Alvar Aalto - Finland
University of Technology Main Building
Otakaari 1, Otaniemi (Helsinki)
1955 - 1964

  In 1949 Alvar Aalto won the competition for the master plan of the Otaniemi University of Technology. During this first phase, the main focus was the selection of a suitable site and the definition of criterias for its development. One of the key critieras of the proposal by Alvar Aalto was the separation between car and pedestrian traffic. Fortunately the design of the majority of the various buildings was commissioned to Alvar Aalto, so for example the important main building, several laboratories and the main library. Only when necessary other architects were asked to design buildings on the campus. The site selected for the university campus had previously been a large manor. The preliminary planning of the main building started in 1953, while the main drawings were made in the years 1960 - 1961. Construction work for this building got under way at the beginning of 1962, and it was taken into use in two stages during 1964. The main building is located on a central hillock, where originally had been located the main manour house. Through this siting, the main building dominates its neighborhod. One side of the main building is oriented towards the street with its car traffic, while on the opposite side is to be found the terrace-like park, which is exclusively reserved for pedestrians. This park links the main building to the students' residential area on the other side of the green space. The borders of the pedestrian park are mainly defined by the main building and the main library of the university, which was errected some years later.

The dominating element of the main building is at the same time the main architectonic idea. A group of large auditoriums, which are arranged to create a semi-amphitheatre-like figure, with the roof strutcture following the rising arrangement of the interior seating. This construction allows the lecture halls to receive indirect sunlight while the windows at the same time result in a theatrical increase in height on the exterior. This results in a landmark-like plastically formulated volume, located at the central square of the campus, automatically making this squere the place where students gather. This central squere is the climax of the the terrace-like park and is also intended for open-air meetings of the students and for speeches by the rector and other events.
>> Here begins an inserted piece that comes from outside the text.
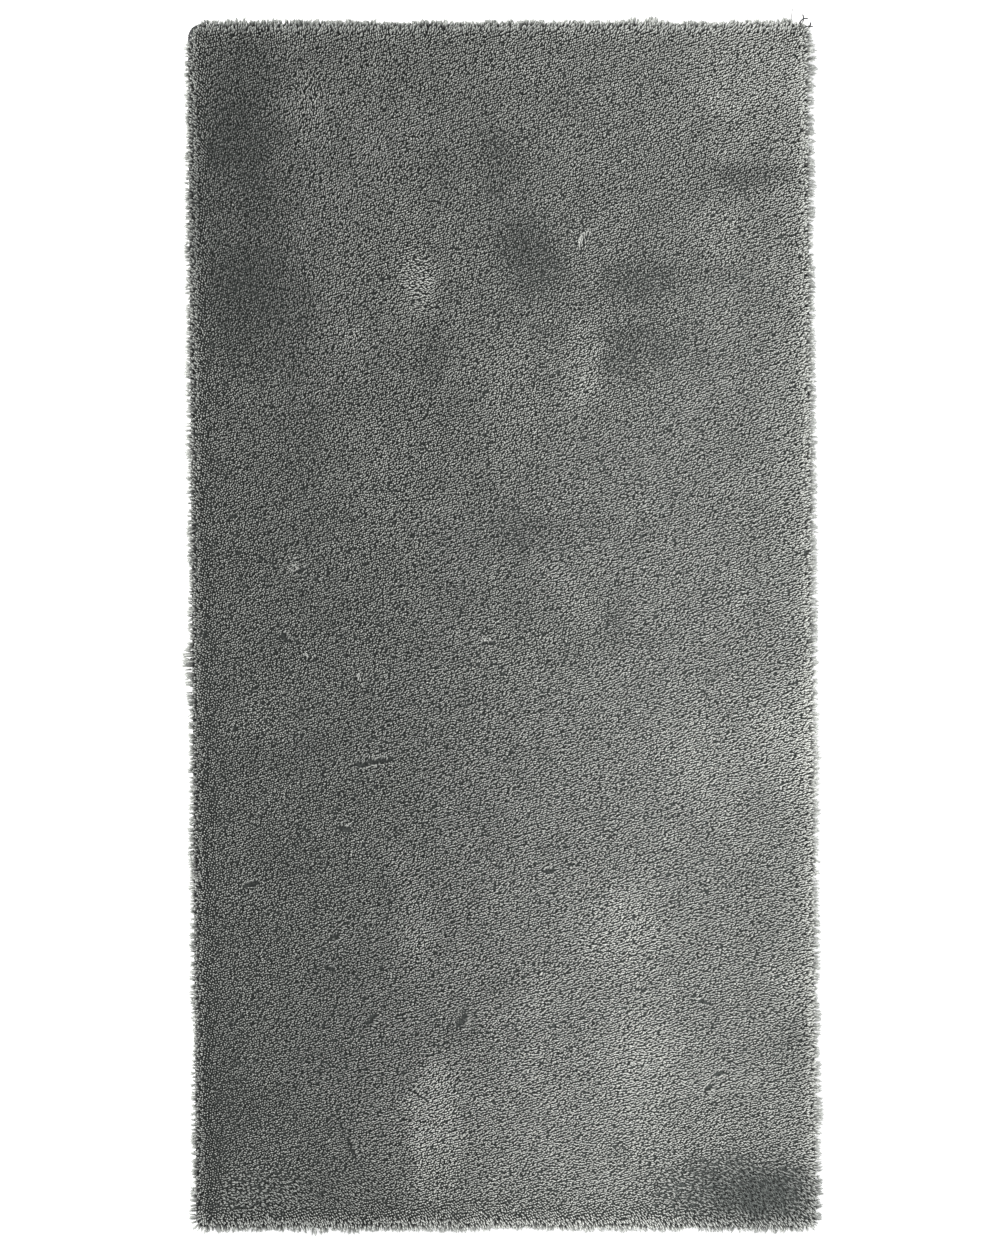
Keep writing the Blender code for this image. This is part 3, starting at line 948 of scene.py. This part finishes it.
class RUG_OT_backing_cloth(bpy.types.Operator):
    """Lays the woven backing cloth on the floor"""

    bl_idname = "rug.backing_cloth"
    bl_label = "Backing cloth"

    def execute(self, context):
        bm = bmesh.new()
        thickness = CLOTH_TOP - CLOTH_BOTTOM - THREAD_RISE
        size = Matrix.Diagonal((2 * HALF_WIDTH, 2 * HALF_LENGTH, thickness, 1.0))
        place = Matrix.Translation((0, 0, CLOTH_BOTTOM + thickness / 2))
        bmesh.ops.create_cube(bm, size=1.0, matrix=place @ size)
        upright = [edge for edge in bm.edges if edge.verts[0].co.z != edge.verts[1].co.z]
        for edge in upright:
            at = edge.verts[0].co
            radius = CUT_CORNER_RADIUS if at.x < 0 < at.y else CORNER_RADIUS
            bmesh.ops.bevel(
                bm, geom=[edge], offset=radius, segments=6, profile=0.5, affect="EDGES", material=-1
            )
        for vert in bm.verts:
            vert.co.x, vert.co.y = skewed(vert.co.x, vert.co.y)
        cloth = add_shape("backing_cloth", bm, cloth_material())
        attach(cloth, BODY)
        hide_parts("backing")
        return {"FINISHED"}


class RUG_OT_edge_stitches(bpy.types.Operator):
    """Overlocks the cloth's edge with dark thread, and leaves its loose ends at the far right corner"""

    bl_idname = "rug.edge_stitches"
    bl_label = "Edge stitches"

    def execute(self, context):
        material = thread_material()
        ends = [thread_end_points(end) for end in THREAD_ENDS]
        threads = [
            ("edge_stitches", [stitch_points()], sizes().thread_width, True),
            ("thread_ends", ends, END_WIDTH, False),
            ("loose_hair", [thread_end_points(LOOSE_HAIR)], HAIR_WIDTH, False),
        ]
        for name, routes, width, closed in threads:
            thread = add_object(name, thread_mesh(name, routes, width, closed), material)
            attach(thread, BODY)
        return {"FINISHED"}


class RUG_OT_pile_bed(bpy.types.Operator):
    """Makes the dense lower pile that fills the space between the strands"""

    bl_idname = "rug.pile_bed"
    bl_label = "Lower pile"

    def execute(self, context):
        bm = bmesh.new()
        size = Matrix.Diagonal((HALF_WIDTH - BED_INSET, HALF_LENGTH - BED_INSET, 1.0, 1.0))
        bmesh.ops.create_grid(bm, x_segments=BED_COLUMNS, y_segments=BED_ROWS, size=1.0, matrix=size)
        for vert in bm.verts:
            x, y = vert.co.x, vert.co.y
            rim = min(HALF_WIDTH - abs(x), HALF_LENGTH - abs(y)) - BED_INSET
            low = BED_FALL * (1 - min(rim / BED_RIM, 1.0)) ** 2
            vert.co.z = CLOTH_TOP + sizes().bed_height * (1 - low)
            vert.co.x, vert.co.y = skewed(x, y)
        rim_edges = [edge for edge in bm.edges if edge.is_boundary]
        made = bmesh.ops.extrude_edge_only(bm, edges=rim_edges)["geom"]
        for vert in [part for part in made if isinstance(part, bmesh.types.BMVert)]:
            vert.co.z = CLOTH_TOP + BED_BOTTOM
        bmesh.ops.contextual_create(bm, geom=[edge for edge in bm.edges if edge.is_boundary])
        bmesh.ops.recalc_face_normals(bm, faces=bm.faces)
        bed = add_shape("pile_bed", bm, bed_material())
        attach(bed, BODY)
        return {"FINISHED"}


class RUG_OT_pile(bpy.types.Operator):
    """Lays the pile's strands, in strips along the rug"""

    bl_idname = "rug.pile"
    bl_label = "Pile"

    STRIPS = 6

    def execute(self, context):
        material = yarn_material()
        draw = np.random.default_rng(sizes().seed)
        field = laid_strands(draw, sizes().spacing, RIM_DEPTH, 1.0)
        rim = laid_strands(draw, sizes().rim_spacing, -1.0, RIM_DEPTH)
        field_shape, rim_shape = strand_shape(FIELD_RINGS), strand_shape(RIM_RINGS)
        width = 2 * HALF_WIDTH / self.STRIPS
        for number in range(self.STRIPS):
            groups = []
            for strands, shape in ((field, field_shape), (rim, rim_shape)):
                strip = np.clip(np.floor((strands.x + HALF_WIDTH) / width), 0, self.STRIPS - 1)
                groups.append((pick(strands, strip == number), shape))
            name = f"pile_strip_{number + 1}"
            piece = add_object(name, strand_mesh(name, groups, draw), material)
            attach(piece, BODY)
            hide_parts("pile")
        return {"FINISHED"}


class RUG_OT_stage(bpy.types.Operator):
    """Sets up the pale floor, the soft light and the camera straight above"""

    bl_idname = "rug.stage"
    bl_label = "Stage"

    def execute(self, context):
        scene = context.scene
        bm = bmesh.new()
        bmesh.ops.create_grid(bm, x_segments=1, y_segments=1, size=FLOOR_SIZE)
        material, _, shader = new_material("floor", roughness=0.9)
        shader.inputs["Base Color"].default_value = (*colours().floor, 1.0)
        shader.inputs["Emission Color"].default_value = (*colours().floor, 1.0)
        shader.inputs["Emission Strength"].default_value = FLOOR_GLOW
        floor = add_shape("floor", bm, material)
        floor.location.z = -FLOOR_DROP

        world = bpy.data.worlds.new("studio")
        scene.world = world
        world.use_nodes = True
        background = world.node_tree.nodes["Background"]
        background.inputs["Color"].default_value = SKY_COLOUR
        background.inputs["Strength"].default_value = SKY_STRENGTH
        for lamp in LAMPS:
            data = bpy.data.lights.new(lamp.name, "AREA")
            data.size, data.energy, data.color = lamp.size, lamp.power, lamp.colour
            holder = bpy.data.objects.new(lamp.name, data)
            holder.location = lamp.place
            holder.rotation_euler = (-Vector(lamp.place)).to_track_quat("-Z", "Y").to_euler()
            scene.collection.objects.link(holder)

        camera_data = bpy.data.cameras.new("camera")
        camera = bpy.data.objects.new("camera", camera_data)
        scene.collection.objects.link(camera)
        distance = CAMERA_HEIGHT - CLOTH_TOP
        camera_data.sensor_fit = "VERTICAL"
        camera_data.sensor_height = SENSOR_HEIGHT
        camera_data.lens = SENSOR_HEIGHT * distance / (PHOTO_HEIGHT * PIXEL)
        across = (PHOTO_WIDTH / 2 - RUG_MIDDLE[0]) * PIXEL
        along = (RUG_MIDDLE[1] - PHOTO_HEIGHT / 2) * PIXEL
        camera.location = (across, along, CAMERA_HEIGHT)
        scene.camera = camera
        scene.view_settings.view_transform = "Standard"
        return {"FINISHED"}


class RUG_PT_panel(bpy.types.Panel):
    """Lists the rug's pieces and sizes"""

    bl_idname = "RUG_PT_panel"
    bl_label = "Shag rug"
    bl_space_type = "VIEW_3D"
    bl_region_type = "UI"
    bl_category = "Rug"

    def draw(self, context):
        for piece in PIECES:
            self.layout.operator(piece.bl_idname)
        for group in (context.scene.rug_sizes, context.scene.rug_colours):
            for name in group.__annotations__:
                self.layout.prop(group, name)


PIECES = (RUG_OT_backing_cloth, RUG_OT_edge_stitches, RUG_OT_pile_bed, RUG_OT_pile, RUG_OT_stage)
CLASSES = (RugSizes, RugColours, *PIECES, RUG_PT_panel)


def register():
    for cls in CLASSES:
        bpy.utils.register_class(cls)
    bpy.types.Scene.rug_sizes = PointerProperty(type=RugSizes)
    bpy.types.Scene.rug_colours = PointerProperty(type=RugColours)


def unregister():
    del bpy.types.Scene.rug_colours
    del bpy.types.Scene.rug_sizes
    for cls in reversed(CLASSES):
        bpy.utils.unregister_class(cls)


def main():
    register()
    bpy.ops.rug.backing_cloth()
    bpy.ops.rug.edge_stitches()
    bpy.ops.rug.pile_bed()
    bpy.ops.rug.pile()
    bpy.ops.rug.stage()


if __name__ == "__main__":
    main()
With exception of the large lecture halls the actual teaching facilities are arranged around smaller central courtyards. These were also connected to secondary lecture rooms, offices for the faculty professors, laboratories and other research facilities. The design of the main building makes three main groups discernable, which are the General Department, Department of Land Surveying and Department of Architecture. All remaining departments with their specialized teaching facilities are housed in separate buildings together with the necessary laboratories. The design of each of the departments allwos for extensions without disturbing the whole ensemble.

The principal material used on the campus is specially fabricated dark red brick. In the main building the brick is combined with black granite and copper. The Department of Architecture is recognizable by the partial cladding with marble. On the interior the majority of the teaching facilities and lecture halls is painted white. The ceilings are clad with wood and metal for acoustic reasons.